## EXERCISE PROMPT:
Transcribe each line exactly.

## COLLECTED MATERIAL:
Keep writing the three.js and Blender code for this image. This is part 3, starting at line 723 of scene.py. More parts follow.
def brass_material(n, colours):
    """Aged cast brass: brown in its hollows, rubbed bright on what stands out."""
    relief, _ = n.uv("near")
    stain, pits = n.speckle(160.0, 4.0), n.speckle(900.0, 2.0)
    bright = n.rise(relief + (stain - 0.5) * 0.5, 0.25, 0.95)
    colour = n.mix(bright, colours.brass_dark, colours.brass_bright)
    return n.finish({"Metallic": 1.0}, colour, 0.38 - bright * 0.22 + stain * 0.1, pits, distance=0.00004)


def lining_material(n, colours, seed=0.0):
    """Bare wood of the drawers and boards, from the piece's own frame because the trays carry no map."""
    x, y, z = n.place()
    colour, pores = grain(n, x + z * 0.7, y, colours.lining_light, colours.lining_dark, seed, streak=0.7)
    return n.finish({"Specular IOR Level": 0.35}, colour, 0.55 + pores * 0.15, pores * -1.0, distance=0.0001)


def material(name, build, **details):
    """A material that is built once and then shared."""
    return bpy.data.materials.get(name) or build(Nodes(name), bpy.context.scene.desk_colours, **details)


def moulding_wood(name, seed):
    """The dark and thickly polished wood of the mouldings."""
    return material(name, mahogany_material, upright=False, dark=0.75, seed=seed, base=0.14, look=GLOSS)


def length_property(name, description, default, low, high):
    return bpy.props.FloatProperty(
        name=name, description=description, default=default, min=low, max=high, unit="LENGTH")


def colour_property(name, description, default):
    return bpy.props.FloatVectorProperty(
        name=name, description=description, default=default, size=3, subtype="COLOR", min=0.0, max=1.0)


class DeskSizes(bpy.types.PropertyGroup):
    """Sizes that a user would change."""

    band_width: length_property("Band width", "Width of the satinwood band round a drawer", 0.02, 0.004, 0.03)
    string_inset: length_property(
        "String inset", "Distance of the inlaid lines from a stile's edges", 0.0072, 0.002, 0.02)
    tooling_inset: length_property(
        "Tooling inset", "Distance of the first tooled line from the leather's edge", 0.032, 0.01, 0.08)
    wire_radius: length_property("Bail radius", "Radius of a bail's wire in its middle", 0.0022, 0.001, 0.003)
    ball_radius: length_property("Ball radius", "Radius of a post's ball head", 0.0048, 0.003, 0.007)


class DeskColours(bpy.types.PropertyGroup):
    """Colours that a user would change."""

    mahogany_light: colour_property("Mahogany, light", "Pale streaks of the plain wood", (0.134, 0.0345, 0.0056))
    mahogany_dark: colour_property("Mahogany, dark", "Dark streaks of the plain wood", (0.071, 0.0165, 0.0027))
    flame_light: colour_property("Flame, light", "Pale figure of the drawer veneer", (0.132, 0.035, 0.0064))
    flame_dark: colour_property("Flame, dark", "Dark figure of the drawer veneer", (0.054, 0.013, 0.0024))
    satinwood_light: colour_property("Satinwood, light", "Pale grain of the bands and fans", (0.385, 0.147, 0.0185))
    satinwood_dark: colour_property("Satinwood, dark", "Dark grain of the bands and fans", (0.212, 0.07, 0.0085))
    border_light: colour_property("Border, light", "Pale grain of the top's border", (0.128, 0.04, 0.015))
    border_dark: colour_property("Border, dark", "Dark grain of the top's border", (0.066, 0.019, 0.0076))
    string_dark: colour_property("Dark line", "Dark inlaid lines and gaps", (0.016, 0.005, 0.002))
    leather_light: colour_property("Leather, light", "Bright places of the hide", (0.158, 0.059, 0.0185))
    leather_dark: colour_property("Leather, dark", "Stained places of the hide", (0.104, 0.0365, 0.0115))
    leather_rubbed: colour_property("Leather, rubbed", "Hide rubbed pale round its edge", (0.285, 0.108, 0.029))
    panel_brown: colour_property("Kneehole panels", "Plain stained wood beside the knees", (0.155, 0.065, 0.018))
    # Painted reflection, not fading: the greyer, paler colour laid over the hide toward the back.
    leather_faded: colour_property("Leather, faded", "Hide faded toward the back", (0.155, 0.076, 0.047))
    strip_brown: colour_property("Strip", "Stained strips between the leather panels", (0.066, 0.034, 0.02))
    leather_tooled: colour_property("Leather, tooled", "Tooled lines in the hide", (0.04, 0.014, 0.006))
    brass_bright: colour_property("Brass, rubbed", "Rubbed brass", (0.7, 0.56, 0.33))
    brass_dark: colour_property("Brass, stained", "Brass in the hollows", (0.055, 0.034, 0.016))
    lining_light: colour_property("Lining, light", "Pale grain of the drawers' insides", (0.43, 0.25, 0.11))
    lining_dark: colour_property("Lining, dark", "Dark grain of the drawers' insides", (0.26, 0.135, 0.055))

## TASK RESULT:
Keep writing the three.js and Blender code for this image. This is part 3, starting at line 723 of scene.py. More parts follow.
def brass_material(n, colours):
    """Aged cast brass: brown in its hollows, rubbed bright on what stands out."""
    relief, _ = n.uv("near")
    stain, pits = n.speckle(160.0, 4.0), n.speckle(900.0, 2.0)
    bright = n.rise(relief + (stain - 0.5) * 0.5, 0.25, 0.95)
    colour = n.mix(bright, colours.brass_dark, colours.brass_bright)
    return n.finish({"Metallic": 1.0}, colour, 0.38 - bright * 0.22 + stain * 0.1, pits, distance=0.00004)


def lining_material(n, colours, seed=0.0):
    """Bare wood of the drawers and boards, from the piece's own frame because the trays carry no map."""
    x, y, z = n.place()
    colour, pores = grain(n, x + z * 0.7, y, colours.lining_light, colours.lining_dark, seed, streak=0.7)
    return n.finish({"Specular IOR Level": 0.35}, colour, 0.55 + pores * 0.15, pores * -1.0, distance=0.0001)


def material(name, build, **details):
    """A material that is built once and then shared."""
    return bpy.data.materials.get(name) or build(Nodes(name), bpy.context.scene.desk_colours, **details)


def moulding_wood(name, seed):
    """The dark and thickly polished wood of the mouldings."""
    return material(name, mahogany_material, upright=False, dark=0.75, seed=seed, base=0.14, look=GLOSS)


def length_property(name, description, default, low, high):
    return bpy.props.FloatProperty(
        name=name, description=description, default=default, min=low, max=high, unit="LENGTH")


def colour_property(name, description, default):
    return bpy.props.FloatVectorProperty(
        name=name, description=description, default=default, size=3, subtype="COLOR", min=0.0, max=1.0)


class DeskSizes(bpy.types.PropertyGroup):
    """Sizes that a user would change."""

    band_width: length_property("Band width", "Width of the satinwood band round a drawer", 0.02, 0.004, 0.03)
    string_inset: length_property(
        "String inset", "Distance of the inlaid lines from a stile's edges", 0.0072, 0.002, 0.02)
    tooling_inset: length_property(
        "Tooling inset", "Distance of the first tooled line from the leather's edge", 0.032, 0.01, 0.08)
    wire_radius: length_property("Bail radius", "Radius of a bail's wire in its middle", 0.0022, 0.001, 0.003)
    ball_radius: length_property("Ball radius", "Radius of a post's ball head", 0.0048, 0.003, 0.007)


class DeskColours(bpy.types.PropertyGroup):
    """Colours that a user would change."""

    mahogany_light: colour_property("Mahogany, light", "Pale streaks of the plain wood", (0.134, 0.0345, 0.0056))
    mahogany_dark: colour_property("Mahogany, dark", "Dark streaks of the plain wood", (0.071, 0.0165, 0.0027))
    flame_light: colour_property("Flame, light", "Pale figure of the drawer veneer", (0.132, 0.035, 0.0064))
    flame_dark: colour_property("Flame, dark", "Dark figure of the drawer veneer", (0.054, 0.013, 0.0024))
    satinwood_light: colour_property("Satinwood, light", "Pale grain of the bands and fans", (0.385, 0.147, 0.0185))
    satinwood_dark: colour_property("Satinwood, dark", "Dark grain of the bands and fans", (0.212, 0.07, 0.0085))
    border_light: colour_property("Border, light", "Pale grain of the top's border", (0.128, 0.04, 0.015))
    border_dark: colour_property("Border, dark", "Dark grain of the top's border", (0.066, 0.019, 0.0076))
    string_dark: colour_property("Dark line", "Dark inlaid lines and gaps", (0.016, 0.005, 0.002))
    leather_light: colour_property("Leather, light", "Bright places of the hide", (0.158, 0.059, 0.0185))
    leather_dark: colour_property("Leather, dark", "Stained places of the hide", (0.104, 0.0365, 0.0115))
    leather_rubbed: colour_property("Leather, rubbed", "Hide rubbed pale round its edge", (0.285, 0.108, 0.029))
    panel_brown: colour_property("Kneehole panels", "Plain stained wood beside the knees", (0.155, 0.065, 0.018))
    # Painted reflection, not fading: the greyer, paler colour laid over the hide toward the back.
    leather_faded: colour_property("Leather, faded", "Hide faded toward the back", (0.155, 0.076, 0.047))
    strip_brown: colour_property("Strip", "Stained strips between the leather panels", (0.066, 0.034, 0.02))
    leather_tooled: colour_property("Leather, tooled", "Tooled lines in the hide", (0.04, 0.014, 0.006))
    brass_bright: colour_property("Brass, rubbed", "Rubbed brass", (0.7, 0.56, 0.33))
    brass_dark: colour_property("Brass, stained", "Brass in the hollows", (0.055, 0.034, 0.016))
    lining_light: colour_property("Lining, light", "Pale grain of the drawers' insides", (0.43, 0.25, 0.11))
    lining_dark: colour_property("Lining, dark", "Dark grain of the drawers' insides", (0.26, 0.135, 0.055))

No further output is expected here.